GIVEN TASK
Restate verbatim the lines between the one holding "case_tube();" and the one holding "obj.matrix_parent_inverse = Matrix.Identity(4)", both included, and no others.

---*---

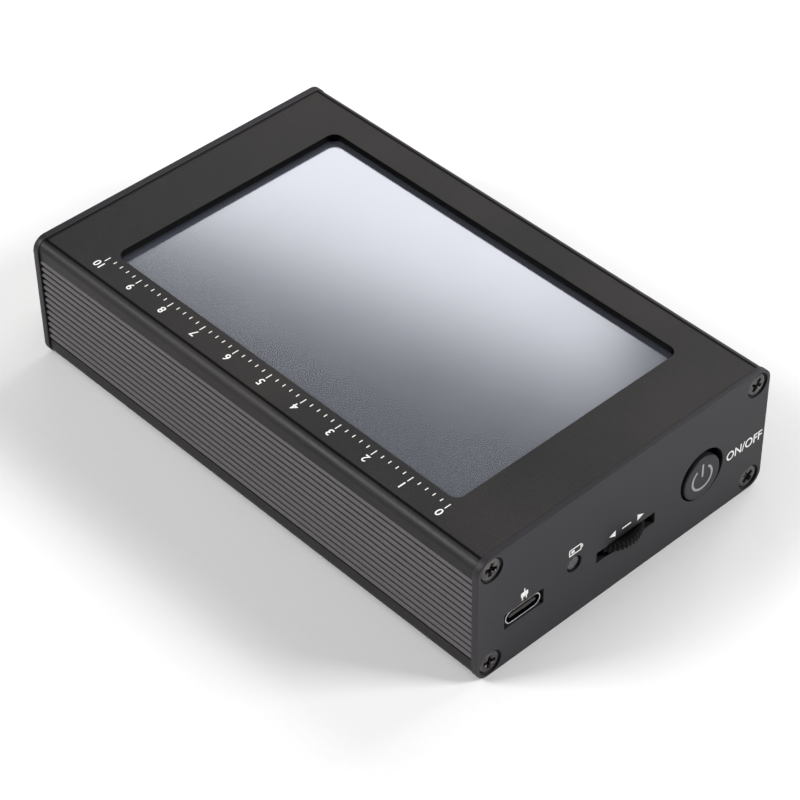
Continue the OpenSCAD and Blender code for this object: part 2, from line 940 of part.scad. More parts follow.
module mixer_chip() {
    color(chip_black)
        in_shield(1, shield_w / 8)
            flat_chip(mixer_chip_l);
}

module level_detector() {
    color(chip_black)
        in_shield(1, -shield_w / 4)
            small_chip();
}

module reference_crystal() {
    color(bright_steel)
        translate([shield_x0 - 2 * crystal_l, shield_w / 4, board_top])
            block([0, crystal_l], [0, crystal_w], [0, crystal_h]);
}

module chip_capacitors() {
    rows = [-2 : 2];
    color("#b59a6c")
        for (side = [-1, 1], s = [-1, 1], j = rows)
            in_shield(side, j * shield_w / 6)
                translate([s * shield_l / 6, 0, capacitor_w / 2])
                    cube([capacitor_l, capacitor_w, capacitor_w], center = true);
}

module power_inductor() {
    x = near_x + switch_l + 2 * inductor_l;
    color("#3a3a3c")
        translate([x, spacer_pitch_y / 2 - inductor_l, board_top])
            block([0, inductor_l], [-inductor_l / 2, inductor_l / 2], [0, inductor_h]);
}

module charger_chip() {
    color(chip_black)
        translate([usb_x0 + usb_depth + 1.4 * small_chip_l, led_y + 1.6 * small_chip_w, board_top])
            small_chip();
}

module regulator_chips() {
    color(chip_black)
        for (i = [2, 3])
            translate([header_x + pin_pitch + 1.5 * big_chip, -i * 2.4 * regulator_w, board_top])
                gull_chip(regulator_l, regulator_w, regulator_h, 3, regulator_pitch);
}

module battery_socket() {
    x = battery_socket_x;
    y = battery_socket_y;
    wall = plug_wall + pin_gap;
    color("#e9e6da")
        difference() {
            block([x, x + battery_socket_l], [y - plug_w / 2 - wall, y + plug_w / 2 + wall],
                  [board_low - plug_h - 2 * wall, board_low]);
            block([x + plug_wall, x + battery_socket_l + 1],
                  [y - plug_w / 2 - pin_gap, y + plug_w / 2 + pin_gap],
                  [plug_z - plug_h / 2 - pin_gap, plug_z + plug_h / 2 + pin_gap]);
        }
}

module battery_plug() {
    y = battery_socket_y;
    color("#e9e6da")
        block([battery_socket_x + plug_wall, battery_socket_x + battery_socket_l + plug_tail],
              [y - plug_w / 2, y + plug_w / 2], [plug_z - plug_h / 2, plug_z + plug_h / 2]);
}

module battery_leads() {
    for (s = [-1, 1])
        color(s < 0 ? "#202022" : "#a32020")
            rod_x([plug_x1, plug_x1 + lead_l], battery_socket_y + s * lead_gap, plug_z, lead_r);
}

// Protection circuit at the cell's end, wrapped in tape
module protection_strip() {
    color("#c9a63a")
        block([cell_x0 - strip_l, cell_x0], [-cell_w / 2 + strip_in, cell_w / 2 - strip_in],
              [plug_z - strip_h / 2, plug_z + strip_h / 2]);
}

module battery_pack() {
    color("#9aa0a8")
        translate([cell_x0 + cell_l / 2, 0, cell_z])
            linear_extrude(height = cell_t)
                round_rect(cell_l, cell_w, cell_corner_r);
}

module battery_tape() {
    color("#e5e1cf")
        block([cell_x0 + cell_tape_in, cell_x0 + cell_l - cell_tape_in],
              [-cell_w / 2 + cell_tape_in, cell_w / 2 - cell_tape_in], [floor_z, cell_z]);
}

module insulating_sheet() {
    color(amber_film)
        block([cell_x0 - sheet_margin, cell_x0 + cell_l + sheet_margin],
              [-cell_w / 2 - sheet_margin, cell_w / 2 + sheet_margin],
              [board_low - sheet_t, board_low]);
}

// Outline of the charge socket, with round ends
module usb_outline(w, h) {
    square([w - h, h], center = true);
    for (s = [-1, 1])
        translate([s * (w - h) / 2, 0])
            circle(h / 2);
}

module usb_shell() {
    color(bright_steel)
        along_x([usb_x0, usb_x0 + usb_depth])
            translate([usb_y, usb_z])
                difference() {
                    usb_outline(usb_w, usb_h);
                    usb_outline(usb_w - 2 * usb_shell_t, usb_h - 2 * usb_shell_t);
                }
}

module usb_tongue() {
    root_w = usb_w - 2 * usb_shell_t - 2 * seat_gap;
    root_h = usb_h - 2 * usb_shell_t - 2 * seat_gap;
    color("#1d1d1f") {
        block([tongue_x0, tongue_root_x], [usb_y - tongue_w / 2, usb_y + tongue_w / 2],
              [usb_z - tongue_t / 2, usb_z + tongue_t / 2]);
        along_x([tongue_root_x, usb_x0 + usb_depth])
            translate([usb_y, usb_z])
                usb_outline(root_w, root_h);
    }
}

module usb_contacts() {
    color(gold)
        for (s = [-1, 1], i = [0 : 11])
            translate([tongue_x0 + contact_l / 2 + contact_w, usb_y + (i - 5.5) * contact_pitch,
                       usb_z + s * (tongue_t + contact_t) / 2])
                cube([contact_l, contact_w, contact_t], center = true);
}

module charge_led() {
    flange_x = led_x0 + led_l;
    color("#b9bcbe") {
        translate([led_x0 + led_r, led_y, led_z])
            sphere(led_r);
        rod_x([led_x0 + led_r, flange_x + led_flange_t], led_y, led_z, led_r);
        rod_x([flange_x, flange_x + led_flange_t], led_y, led_z, led_flange_r);
    }
}

module led_holder() {
    x0 = led_x0 + led_l + led_flange_t;
    color("#1c1c1e")
        block([x0, x0 + holder_l], [led_y - holder_w / 2, led_y + holder_w / 2],
              [board_top, led_z + holder_rise]);
}

module wheel_carrier() {
    color("#2a2a2c")
        difference() {
            union() {
                for (z = [carrier_low, carrier_high - arm_t])
                    block([wheel_x - arm_w / 2, carrier_x1], [-arm_w / 2, arm_w / 2],
                          [z, z + arm_t]);
                block([carrier_x0, carrier_x1], [-carrier_w / 2, carrier_w / 2],
                      [carrier_low, carrier_high]);
                block([carrier_x0, tail_x1], [-tail_w / 2, tail_w / 2],
                      [tail_z, tail_z + tail_h]);
            }
            rod_z(wheel_x, 0, [carrier_low - 1, carrier_high + 1], axle_r + seat_gap);
        }
}

module wheel_axle() {
    color(bright_steel)
        rod_z(wheel_x, 0, [carrier_low, carrier_high], axle_r);
}

module thumb_wheel() {
    color("#161617")
        translate([wheel_x, 0, wheel_z])
            linear_extrude(height = wheel_t)
                difference() {
                    circle(wheel_r);
                    circle(axle_r + pin_gap);
                    for (i = [0 : wheel_teeth - 1])
                        rotate(i * 360 / wheel_teeth)
                            translate([wheel_r, 0])
                                circle(knurl_r, $fn = 16);
                }
}

module code_disc() {
    color(gold)
        translate([wheel_x, 0, wheel_top])
            difference() {
                cylinder(h = code_disc_t, r = code_disc_r);
                translate([0, 0, -1])
                    cylinder(h = code_disc_t + 2, r = axle_r + pin_gap);
            }
}

module encoder_housing() {
    half_w = tail_w / 2 + slide_gap;
    color("#2a2a2c")
        difference() {
            block([encoder_x0, encoder_x1], [-encoder_w / 2, encoder_w / 2],
                  [board_top, board_top + encoder_h]);
            block([encoder_x0 - 1, encoder_x1 + 1], [-half_w, half_w],
                  [tail_z - slide_gap, tail_z + tail_h + slide_gap]);
        }
}

module push_switch() {
    nub_x = tail_x1 + wheel_travel + push_gap;
    body_x = max(encoder_x1, nub_x) + push_gap;
    color("#3b3b3d")
        block([body_x, body_x + push_switch_l], [-push_switch_w / 2, push_switch_w / 2],
              [board_top, board_top + push_switch_h]);
    color("#d0d0cc")
        rod_x([nub_x, body_x + push_gap], 0, tail_z + tail_h / 2, push_nub_r);
}

module power_switch_housing() {
    color("#e4e2dc")
        difference() {
            block([switch_x0, switch_x0 + switch_l],
                  [button_y - switch_w / 2, button_y + switch_w / 2],
                  [board_top, board_top + switch_w]);
            rod_x([switch_x0 - 1, switch_x0 + stem_depth + button_travel + switch_gap],
                  button_y, button_z, stem_r + stem_gap);
        }
}

module power_switch_plunger() {
    color("#f0efe8")
        rod_x([cap_x1 - stem_socket, switch_x0 + stem_depth], button_y, button_z, stem_r);
}

module power_button() {
    color(plate_metal)
        difference() {
            rod_x([near_x - button_proud, cap_x1], button_y, button_z, button_r);
            rod_x([cap_x1 - stem_socket, cap_x1 + 1], button_y, button_z, stem_r + seat_gap);
        }
}

module jack_bodies() {
    end_x = far_x + jack_reach;
    flange_x = far_in_x - jack_flange_t;
    leg_x = [flange_x - jack_leg_l, far_in_x];
    color(gold)
        at_jacks()
            difference() {
                union() {
                    block([flange_x, far_in_x], [-jack_r, jack_r], [jack_z - jack_r, jack_z + jack_r]);
                    rod_x([flange_x, end_x], 0, jack_z, jack_r);
                    for (s = [-1, 1], z = [board_top + seat_gap, board_low - jack_leg_t - seat_gap])
                        translate([0, s * jack_leg_y, z])
                            block(leg_x, [-jack_leg_w / 2, jack_leg_w / 2], [0, jack_leg_t]);
                }
                rod_x([flange_x - 1, end_x + 1], 0, jack_z, jack_insulator_r + seat_gap);
                difference() {
                    rod_x([jack_seat_x, jack_seat_x + jack_groove_w], 0, jack_z, jack_r + 1);
                    rod_x([jack_seat_x - 1, jack_seat_x + 1], 0, jack_z,
                          jack_r - jack_groove_depth);
                }
            }
}

module jack_insulators() {
    x = [far_in_x - jack_flange_t, far_x + jack_reach - jack_mouth];
    color("#f2f2ee")
        at_jacks()
            difference() {
                rod_x(x, 0, jack_z, jack_insulator_r);
                rod_x([x[0] - 1, x[1] + 1], 0, jack_z, jack_contact_r + seat_gap);
            }
}

module jack_contacts() {
    x0 = far_in_x - jack_flange_t;
    x1 = far_x + jack_reach - jack_mouth;
    color(gold)
        at_jacks()
            difference() {
                union() {
                    rod_x([x0, x1], 0, jack_z, jack_contact_r);
                    rod_x([x0 - jack_pin_l, x1], 0, jack_z, jack_pin_r);
                }
                rod_x([x1 - jack_socket_l, x1 + 1], 0, jack_z, jack_socket_r);
            }
}

module jack_washers() {
    color(gold)
        at_jacks()
            difference() {
                rod_x([far_x, far_x + jack_washer_t], 0, jack_z, jack_washer_r);
                rod_x([far_x - 1, far_x + jack_washer_t + 1], 0, jack_z, jack_r + pin_gap);
            }
}

module jack_nuts() {
    x0 = far_x + jack_washer_t;
    color(gold)
        at_jacks()
            difference() {
                translate([x0, 0, jack_z])
                    rotate([0, 90, 0])
                        cylinder(h = jack_nut_t, r = jack_nut_af / sqrt(3), $fn = 6);
                rod_x([x0 - 1, x0 + jack_nut_t + 1], 0, jack_z, jack_r + pin_gap);
            }
}

case_tube();
control_end_plate();
connector_end_plate();
control_plate_screws();
connector_plate_screws();
window_gasket();
touch_panel();
touch_tape();
lcd_frame();
lcd_glass();
backlight();
lcd_flex();
touch_flex();
foam_pads();
display_board();
lcd_connector();
touch_connector();
touch_controller();
header_plug();
header_socket();
board_spacers();
board_screws();
main_board();
controller_chip();
shield_fence();
shield_lid();
synthesizer_chips();
mixer_chip();
level_detector();
reference_crystal();
chip_capacitors();
power_inductor();
charger_chip();
regulator_chips();
battery_socket();
battery_plug();
battery_leads();
battery_pack();
protection_strip();
battery_tape();
insulating_sheet();
usb_shell();
usb_tongue();
usb_contacts();
charge_led();
led_holder();
encoder_housing();
wheel_carrier();
wheel_axle();
thumb_wheel();
code_disc();
push_switch();
power_switch_housing();
power_switch_plunger();
power_button();
jack_bodies();
jack_insulators();
jack_contacts();
jack_washers();
jack_nuts();
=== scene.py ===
"""Looks of a pocket radio test instrument in a ribbed aluminium tube case.

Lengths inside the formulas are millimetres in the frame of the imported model; make_piece and placed
turn them to metres. +X points at the coaxial jacks, +Z up through the screen.
"""
import json
from math import cos, pi, radians, sin

import bmesh
import bpy
import numpy as np
from bpy.props import FloatProperty, FloatVectorProperty, IntProperty, PointerProperty
from mathutils import Euler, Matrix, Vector
from mathutils.geometry import tessellate_polygon


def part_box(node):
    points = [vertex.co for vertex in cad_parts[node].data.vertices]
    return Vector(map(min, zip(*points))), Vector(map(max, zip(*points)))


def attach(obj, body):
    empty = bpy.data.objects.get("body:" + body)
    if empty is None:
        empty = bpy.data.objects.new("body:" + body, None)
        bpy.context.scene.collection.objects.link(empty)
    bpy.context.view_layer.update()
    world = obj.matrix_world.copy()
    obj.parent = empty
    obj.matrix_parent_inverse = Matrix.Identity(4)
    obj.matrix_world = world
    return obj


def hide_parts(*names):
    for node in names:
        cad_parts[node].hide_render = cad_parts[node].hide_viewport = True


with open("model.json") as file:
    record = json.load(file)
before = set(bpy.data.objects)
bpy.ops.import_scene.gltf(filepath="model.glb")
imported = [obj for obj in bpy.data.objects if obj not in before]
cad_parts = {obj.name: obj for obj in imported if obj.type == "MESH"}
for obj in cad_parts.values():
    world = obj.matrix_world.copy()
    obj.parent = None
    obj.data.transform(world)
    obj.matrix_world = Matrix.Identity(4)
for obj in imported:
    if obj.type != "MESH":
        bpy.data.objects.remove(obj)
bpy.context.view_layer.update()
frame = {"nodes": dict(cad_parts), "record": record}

MM = 0.001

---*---

RIGHT ANSWER
case_tube();
control_end_plate();
connector_end_plate();
control_plate_screws();
connector_plate_screws();
window_gasket();
touch_panel();
touch_tape();
lcd_frame();
lcd_glass();
backlight();
lcd_flex();
touch_flex();
foam_pads();
display_board();
lcd_connector();
touch_connector();
touch_controller();
header_plug();
header_socket();
board_spacers();
board_screws();
main_board();
controller_chip();
shield_fence();
shield_lid();
synthesizer_chips();
mixer_chip();
level_detector();
reference_crystal();
chip_capacitors();
power_inductor();
charger_chip();
regulator_chips();
battery_socket();
battery_plug();
battery_leads();
battery_pack();
protection_strip();
battery_tape();
insulating_sheet();
usb_shell();
usb_tongue();
usb_contacts();
charge_led();
led_holder();
encoder_housing();
wheel_carrier();
wheel_axle();
thumb_wheel();
code_disc();
push_switch();
power_switch_housing();
power_switch_plunger();
power_button();
jack_bodies();
jack_insulators();
jack_contacts();
jack_washers();
jack_nuts();
=== scene.py ===
"""Looks of a pocket radio test instrument in a ribbed aluminium tube case.

Lengths inside the formulas are millimetres in the frame of the imported model; make_piece and placed
turn them to metres. +X points at the coaxial jacks, +Z up through the screen.
"""
import json
from math import cos, pi, radians, sin

import bmesh
import bpy
import numpy as np
from bpy.props import FloatProperty, FloatVectorProperty, IntProperty, PointerProperty
from mathutils import Euler, Matrix, Vector
from mathutils.geometry import tessellate_polygon


def part_box(node):
    points = [vertex.co for vertex in cad_parts[node].data.vertices]
    return Vector(map(min, zip(*points))), Vector(map(max, zip(*points)))


def attach(obj, body):
    empty = bpy.data.objects.get("body:" + body)
    if empty is None:
        empty = bpy.data.objects.new("body:" + body, None)
        bpy.context.scene.collection.objects.link(empty)
    bpy.context.view_layer.update()
    world = obj.matrix_world.copy()
    obj.parent = empty
    obj.matrix_parent_inverse = Matrix.Identity(4)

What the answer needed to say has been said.